United Way of Ventura County has raised $400,000 to help end homelessness in the area.

The nonprofit collected $100,000 with the help of six local sponsors as part of the Amgen Foundation’s challenge grant, which gave United Way a new funding mechanism to help increase housing stock and use existing housing vouchers to prevent and end homelessness. The Landlord Engagement Program is meant to generate permanent supportive housing for chronic homeless people.

The six founding funders include the city of Oxnard, Conrad N. Hilton Foundation, Kaiser Permanente, Pacific Western Bank, Sherwood Cares Foundation and Union Bank.

The Ventura County Continuum of Care is also chipping in with a Homeless Emergency Aid Program grant to the tune of $200,000.

“Homelessness continues to plague so many communities around the nation, including our own.
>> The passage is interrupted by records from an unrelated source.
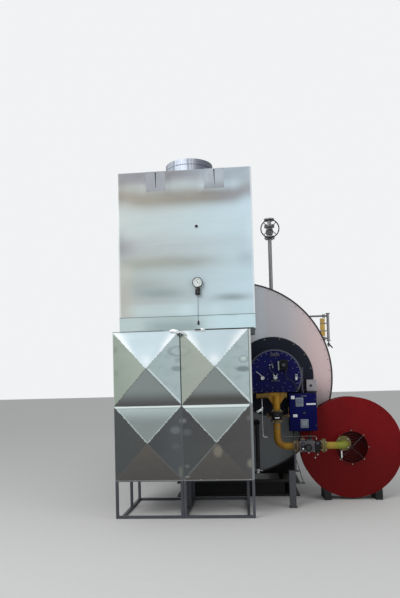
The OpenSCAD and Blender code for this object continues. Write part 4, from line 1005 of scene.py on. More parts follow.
def upper_facet(key, s, t, right, patch):
    """Painted light and shade of a facet in the upper row, with painted glints along its creases. s and t run from -1
    to 1 over the pyramid.
    """
    a, b = abs(s), abs(t)
    depth = 1 - max(a, b)
    off = abs(a - b)
    colour = mixed(*UPPER_FACET_LIGHT[key], smooth(0.0, 0.45 if key == "bottom" else 0.9, depth))
    if key == "top":
        # painted glints along the creases and below the apex
        wide = 0.04 + 0.19 * smooth(0.3, 0.95, b)
        glint = bell(off, 0.0, wide) * (0.5 + 0.65 * smooth(0.2, 0.7, b))
        glint += (0.85 if right else 0.6) * bell(depth, 0.8, 0.15) * bell(s, 0.0, 0.14)
        return mixed(colour, GLINT, min(1.0, glint))
    if key == "left":
        colour = mixed(colour, lin(172, 179, 170), 0.6 if right else 0.0)
        return mixed(colour, lin(140, 148, 138), max(0.0, patch) * 0.35 * smooth(0.5, 0.0, depth))
    if key == "right":
        colour = mixed(colour, lin(144, 156, 156), max(0.0, patch) * 0.45)
        # painted shade along the crease and a painted highlight beside the lower one
        colour = mixed(colour, lin(122, 132, 132), 0.5 * bell(off, 0.0, 0.014))
        if t < 0:
            colour = mixed(colour, GLINT, 0.85 * bell(off, 0.06, 0.022))
        return colour
    # painted shade near the lower edge of the right panel's bottom facet, and along the creases
    if right:
        colour = mixed(colour, lin(72, 71, 66), 0.7 * bell(depth, 0.12, 0.12))
    return mixed(colour, lin(80, 84, 82), 0.7 * bell(off, 0.0, 0.022))


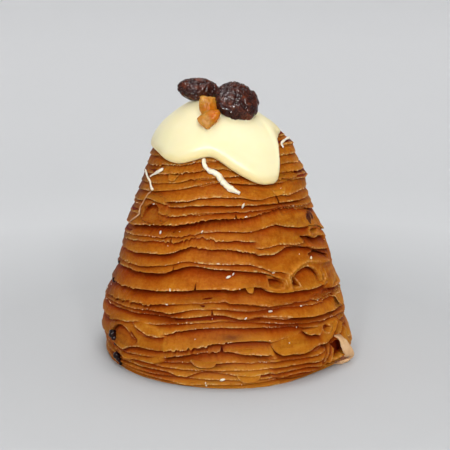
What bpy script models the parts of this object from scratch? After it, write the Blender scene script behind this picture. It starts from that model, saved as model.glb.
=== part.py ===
# Sfogliatella: an upright bell of coiled, shingled pastry under a lobed cap of cream,
# with two raisins and two dice of candied peel pressed into the top.
# Z is up, the underside lies on z = 0, and -Y is the front. Lengths are in metres.
import math

import bpy
import numpy as np
from mathutils import Euler

MM = 0.001
GAP = 0.3 * MM

# Bell of pastry: (height, radius) in millimetres from the foot to the closed top
BELL = ((0, 41.0), (2, 42.0), (6, 42.3), (14, 41.3), (24, 38.2), (34, 34.9), (44, 31.6),
        (54, 28.3), (62, 25.6), (67, 23.4), (71, 20.9), (74.5, 17.0), (77.5, 11.0), (79.5, 0))
BELL_TOP = 79.5 * MM
AXIS_LEAN = -2.6 / 85          # sideways run of the axis for each unit of height
AXIS_FOOT = 0.23 * MM          # where the axis meets the ground, from the middle of the box
CROWN_SHIFT = -1.7 * MM        # further sideways run of the axis, under the cream

# Broad swellings of the bell: (angle, height, half angle, half height, swell), degrees and mm
SWELLS = ((180, 18, 55, 6.5, 1.2), (180, 5, 45, 3.5, -0.6), (180, 43, 50, 8, 0.6),
          (180, 61, 50, 5, -0.4), (0, 13, 50, 5.5, -1.0), (0, 36, 45, 8, 0.4),
          (-4, 60.5, 34, 4, 1.5), (-8, 71, 34, 4.5, 2.5), (-18, 7, 9, 4, 1.0),
          (95, 46, 50, 9, 0.6), (60, 22, 35, 6, -0.6))

# Shingled layers, one every LAYER_PITCH up the bell
LAYER_COUNT = 27
LAYER_FIRST = 2.2 * MM         # height of the lowest free edge
LAYER_PITCH = 2.62 * MM
STEP_HEIGHT = 0.45 * MM        # how far below an edge the next layer starts
LIP_DEEP, LIP_SHALLOW = 1.15 * MM, 0.55 * MM
FRONT_LIFT = 6.0 * MM          # the layers climb this much towards the front, at mid height
SIDES = 54                     # faces round the bell and the cream

# Cream: lower edge as (angle, height), thickness, and the rounding of the rim
CREAM_EDGE = ((-168, 68.5), (-147, 67.5), (-135, 66.0), (-120, 65.4), (-109, 66.8), (-101, 67.5),
              (-95, 67.3), (-90, 66.1), (-82, 63.7), (-74, 61.5), (-66, 59.7), (-58, 59.2),
              (-51, 60.0), (-46, 62.4), (-42, 67.3), (-36, 71.2), (-22, 73.8), (0, 74.4),
              (25, 70.0), (45, 66.2), (65, 64.0), (85, 65.6), (105, 69.4), (125, 68.0),
              (145, 66.6), (165, 68.2))
CREAM_RIM = 2.3 * MM           # thickness near the edge
CREAM_CROWN = 5.0 * MM         # thickness over the top of the bell
CREAM_CROWN_RADIUS = 13.0 * MM
CREAM_ROUND = 2.2 * MM
UNDERSIDE_SLACK = 0.15 * MM     # extra air under the cream, away from its rim

# Toppings: centre, half sizes (width, depth, height), turn about X, Y, Z in degrees
RAISINS = {
    "raisin_left": ((-8.9, -3.2, 86.8), (6.6, 4.3, 3.6), (0, 8, 4)),
    "raisin_right": ((3.6, -11.4, 83.8), (6.8, 4.0, 6.0), (-28, 22, 8)),
}
PEELS = {
    "peel_upper": ((-6.2, -14.0, 82.8), (3.2, 2.7, 3.0), (-36, 6, -14)),
    "peel_lower": ((-5.7, -18.6, 78.3), (3.9, 2.5, 2.8), (-52, -8, -10)),
}


def smooth_curve(x, knots):
    """Hermite curve through (x, y) knots, with slopes from their neighbours."""
    kx, ky = np.array(knots, float).T
    slope = np.gradient(ky, kx)
    i = np.clip(np.searchsorted(kx, x) - 1, 0, len(kx) - 2)
    h = kx[i + 1] - kx[i]
    t = np.clip((x - kx[i]) / h, 0, 1)
    rise = ky[i] + (3 - 2 * t) * t * t * (ky[i + 1] - ky[i])
    return rise + h * t * (1 - t) * ((1 - t) * slope[i] - t * slope[i + 1])


def angle_between(a, b):
    """Signed difference of two angles in degrees, from -180 to 180."""
    return (a - b + 180) % 360 - 180


def bell_radius(theta, z):
    """Radius of the bell over its layer edges at angle theta (radians) and height z."""
    squared = [(h, r * r) for h, r in BELL]
    radius = np.sqrt(np.maximum(smooth_curve(z / MM, squared), 0))
    fade = np.clip((BELL_TOP - z) / (6 * MM), 0, 1)
    for angle, height, half_angle, half_height, swell in SWELLS:
        across = angle_between(np.degrees(theta), angle) / half_angle
        along = (z / MM - height) / half_height
        radius = radius + fade * swell * np.exp(-across ** 2 - along ** 2)
    return radius * MM


def axis_x(z):
    """Sideways place of the bell's axis: a steady lean, and a shift near the top."""
    share = np.clip((z / MM - 66) / 13, 0, 1)
    return AXIS_FOOT + AXIS_LEAN * z + CROWN_SHIFT * share * share * (3 - 2 * share)


def bell_point(theta, z, inset=0.0):
    """Point of the bell at angle theta and height z, moved in towards the axis by inset."""
    radius = np.maximum(bell_radius(theta, z) - inset, 0)
    return np.stack([axis_x(z) + radius * np.cos(theta), radius * np.sin(theta), z + 0 * theta], -1)


def layer_height(theta, level):
    """Height of a layer's edge: its level, lifted at the front, with a slow ripple."""
    rise = np.clip((level - 8 * MM) / (42 * MM), 0, 1)
    rise = rise * rise * (3 - 2 * rise)
    fall = np.clip((level - 66 * MM) / (13 * MM), 0, 1)
    front = -0.55 * np.sin(theta) + 0.225 * (1 - np.cos(2 * theta))
    ripple = 0.35 * MM * np.sin(3 * theta + level / MM * 0.9) * (1 - fall)
    ripple = ripple * np.clip(level / (6 * MM), 0, 1)
    return level + FRONT_LIFT * rise * (1 - fall) * front + ripple


def closed_object(name, rings, bottom, top, color, roughness):
    """Closed mesh through stacked rings, ended by a flat face (None) or by a point."""
    count, sides = rings.shape[:2]
    verts = [tuple(p) for p in rings.reshape(-1, 3)]
    faces = []
    for j in range(count - 1):
        for i in range(sides):
            k = (i + 1) % sides
            faces.append((j * sides + i, j * sides + k, (j + 1) * sides + k, (j + 1) * sides + i))
    for ring, point, flip in ((0, bottom, True), (count - 1, top, False)):
        loop = [ring * sides + i for i in range(sides)]
        if point is None:
            faces.append(tuple(reversed(loop)) if flip else tuple(loop))
            continue
        verts.append(tuple(point))
        tip = len(verts) - 1
        for i in range(sides):
            a, b = loop[i], loop[(i + 1) % sides]
            faces.append((b, a, tip) if flip else (a, b, tip))
    mesh = bpy.data.meshes.new(name)
    mesh.from_pydata(verts, [], faces)
    mesh.update()
    mesh.shade_smooth()
    mesh.set_sharp_from_angle(angle=math.radians(40))
    obj = bpy.data.objects.new(name, mesh)
    bpy.context.scene.collection.objects.link(obj)
    material = bpy.data.materials.new(name + "_finish")
    material.use_nodes = True
    shader = material.node_tree.nodes["Principled BSDF"]
    shader.inputs["Base Color"].default_value = (*color, 1)
    shader.inputs["Roughness"].default_value = roughness
    shader.inputs["Metallic"].default_value = 0
    mesh.materials.append(material)
    return obj


def make_pastry():
    """Bell whose layers flare to a free edge and step back in under it."""
    theta = np.linspace(-math.pi, math.pi, SIDES, endpoint=False)
    rings = [bell_point(theta, 0 * theta)]
    for k in range(LAYER_COUNT):
        level = LAYER_FIRST + k * LAYER_PITCH
        edge = layer_height(theta, level)
        share = 0.5 + 0.5 * np.sin(2.4 * k + 1.7 * np.cos(theta + 0.8 * k))
        lip = LIP_SHALLOW + (LIP_DEEP - LIP_SHALLOW) * share
        rings.append(bell_point(theta, edge - STEP_HEIGHT, lip))
        rings.append(bell_point(theta, edge))
    highest = layer_height(theta, LAYER_FIRST + (LAYER_COUNT - 1) * LAYER_PITCH)
    for share in (0.4, 0.7, 0.9, 0.98):
        rings.append(bell_point(theta, highest + (BELL_TOP - highest) * share))
    top = bell_point(np.zeros(1), np.full(1, BELL_TOP))[0]
    closed_object("pastry_body", np.array(rings), None, top, (0.36, 0.13, 0.025), 0.55)


def cream_surface(theta, t, height_off):
    """Point over the bell, t from 0 at the top to 1 at the cream's edge, raised by height_off."""
    knots = [(a - 360, h) for a, h in CREAM_EDGE] + list(CREAM_EDGE)
    knots += [(a + 360, h) for a, h in CREAM_EDGE]
    edge = smooth_curve(np.degrees(theta), knots) * MM
    step = 1e-3
    low, high = np.clip(t - step, 0, 1), np.clip(t + step, 0, 1)
    here, before, after = (bell_point(theta, BELL_TOP - (BELL_TOP - edge) * s * s) for s in (t, low, high))
    run = after - before
    out = run[..., 0] * np.cos(theta) + run[..., 1] * np.sin(theta)
    length = np.hypot(out, run[..., 2])
    normal_out, normal_up = -run[..., 2] / length, out / length
    off = height_off
    if callable(height_off):
        off = height_off(theta, t, np.hypot(here[..., 0] - axis_x(here[..., 2]), here[..., 1]),
                         BELL_TOP - edge)
    shift = np.stack([normal_out * np.cos(theta), normal_out * np.sin(theta), normal_up], -1)
    return here + shift * (off + 0 * t)[..., None]


def cream_thickness(theta, t, radius, drop):
    """Rounded rim, a slack body and a deeper crown; thinner where the edge is high on the left."""
    from_edge = (1 - t) * drop * 1.25
    rim = np.sqrt(np.clip(1 - (1 - np.clip(from_edge / CREAM_ROUND, 0, 1)) ** 2, 0, 1))
    left = np.exp(-(angle_between(np.degrees(theta), 185) / 34) ** 2)
    body = CREAM_RIM * (1 - 0.6 * left)
    crown = np.exp(-(radius / CREAM_CROWN_RADIUS) ** 2)
    return GAP + rim * (body + (CREAM_CROWN - body) * crown)


def make_cream():
    """Shell of cream that rests on the bell's top, with a lobed, rounded lower edge."""
    theta = np.linspace(-math.pi, math.pi, SIDES, endpoint=False)
    inner_share = (0.1, 0.25, 0.4, 0.54, 0.66, 0.77, 0.87, 0.95)
    inner = [cream_surface(theta, t + 0 * theta, GAP + UNDERSIDE_SLACK) for t in inner_share]
    outer_share = (1.0, 0.985, 0.955, 0.91, 0.84, 0.74, 0.6, 0.45, 0.3, 0.17, 0.07)
    outer = [cream_surface(theta, t + 0 * theta, cream_thickness) for t in outer_share]
    zero = np.zeros(1)
    under = bell_point(zero, np.full(1, BELL_TOP))[0] + (0, 0, GAP)
    top = bell_point(zero, np.full(1, BELL_TOP))[0] + (0, 0, GAP + CREAM_CROWN)
    closed_object("cream_cap", np.array(inner + outer), under, top, (0.98, 0.90, 0.62), 0.4)


def turned(points, degrees):
    """Points turned about X, then Y, then Z."""
    turn = Euler([math.radians(d) for d in degrees], "XYZ").to_matrix()
    return points @ np.array(turn).T


def seat_on_cream(points, clearance):
    """Points that reach into the cream, moved out along its surface's slope to lie clear of it."""
    theta = np.arctan2(points[:, 1], points[:, 0] - axis_x(points[:, 2]))
    t = np.linspace(0.0, 0.97, 260)
    angle, share = np.meshgrid(theta, t, indexing="ij")
    skin = cream_surface(angle, share, cream_thickness)
    skin[:, 0] = bell_point(np.zeros(1), np.full(1, BELL_TOP))[0] + (0, 0, GAP + CREAM_CROWN)
    away = points[:, None] - skin
    near = np.argmin((away ** 2).sum(-1), axis=1)
    rows = np.arange(len(points))
    foot = skin[rows, near]
    along = skin[rows, np.minimum(near + 1, len(t) - 1)] - skin[rows, np.maximum(near - 1, 0)]
    side = np.stack([-np.sin(theta), np.cos(theta), 0 * theta], -1)
    normal = np.cross(along, side)
    normal *= np.sign(normal[:, 2:3]) / np.linalg.norm(normal, axis=1, keepdims=True)
    height = ((points - foot) * normal).sum(-1)
    lift = np.maximum(clearance - height, 0)
    return points + normal * lift[:, None]


def make_lump(name, centre, half, turn, sides, levels, squareness, wrinkle, color, roughness):
    """Rounded lump: an ellipsoid, squared by squareness and creased by wrinkle, seated on the cream."""
    lon = np.linspace(-math.pi, math.pi, sides, endpoint=False)
    lat = np.linspace(-math.pi / 2, math.pi / 2, levels + 2)[1:-1]
    lat, lon = np.meshgrid(lat, lon, indexing="ij")

    def bent(value):
        return np.sign(value) * np.abs(value) ** squareness

    swell = 1 + wrinkle * (np.sin(5 * lon + 2 * lat) + 0.6 * np.sin(7 * lat - 3 * lon) * np.cos(lat))
    unit = np.stack([bent(np.cos(lon)) * bent(np.cos(lat)), bent(np.sin(lat)),
                     bent(np.sin(lon)) * bent(np.cos(lat))], -1) * swell[..., None]
    ends = np.array([[0, -1, 0], [0, 1, 0]], float)
    points = np.concatenate([unit.reshape(-1, 3), ends]) * np.array(half) * MM
    points = seat_on_cream(turned(points, turn) + np.array(centre) * MM, GAP + 0.15 * MM)
    rings = points[:-2].reshape(levels, sides, 3)[:, ::-1]
    closed_object(name, rings, points[-2], points[-1], color, roughness)


def make_toppings():
    for name, (centre, half, turn) in RAISINS.items():
        make_lump(name, centre, half, turn, 18, 10, 0.92, 0.035, (0.055, 0.016, 0.008), 0.35)
    for name, (centre, half, turn) in PEELS.items():
        make_lump(name, centre, half, turn, 16, 8, 0.62, 0.02, (0.62, 0.22, 0.02), 0.25)


for old in list(bpy.data.objects):
    bpy.data.objects.remove(old)
make_pastry()
make_cream()
make_toppings()
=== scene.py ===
# Sfogliatella: a tall bell of thin coiled dough under a coat of cream, with raisins and candied peel.
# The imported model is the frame; every surface here is worked out with numpy in the same place.
import itertools
import math

import bpy
import numpy as np
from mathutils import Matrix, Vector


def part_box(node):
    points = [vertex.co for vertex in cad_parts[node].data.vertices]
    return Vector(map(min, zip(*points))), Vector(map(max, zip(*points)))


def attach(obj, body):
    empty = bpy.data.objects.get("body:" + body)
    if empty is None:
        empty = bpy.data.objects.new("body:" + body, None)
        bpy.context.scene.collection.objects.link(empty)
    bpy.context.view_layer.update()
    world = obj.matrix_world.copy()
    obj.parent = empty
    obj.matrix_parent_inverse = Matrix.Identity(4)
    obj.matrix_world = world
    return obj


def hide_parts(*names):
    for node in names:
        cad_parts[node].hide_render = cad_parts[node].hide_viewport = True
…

It is inspiring to see how Ventura County has come together to support the Landlord Engagement Program,” said Eduardo Cetlin, president of the Amgen Foundation, in a news release. “Our fellow funders have recognized the tangible impact this program is having, and we are proud to stand with them to help end homelessness in Ventura County.”

United Way’s work has already started helping people in the area. Since December 2019, the Landlord Engagement Program has gotten 18 homeless households off the streets permanently. Additionally, United Way has helped almost 30 homeless veterans and their family members get off the street as part of the region’s COVID-19 response.

“We are grateful to the Amgen Foundation for leading the way with this generous challenge grant and the six founding funders who have joined the cause to bring an end to homelessness in Ventura County,” said Eric Harrison, United Way of Ventura County president and CEO, in the same news release. “Permanent supportive housing enables Ventura County’s most vulnerable individuals, families, and veterans to thrive at a much higher rate than short term shelters and we are encouraged by our success rate to date with this program.”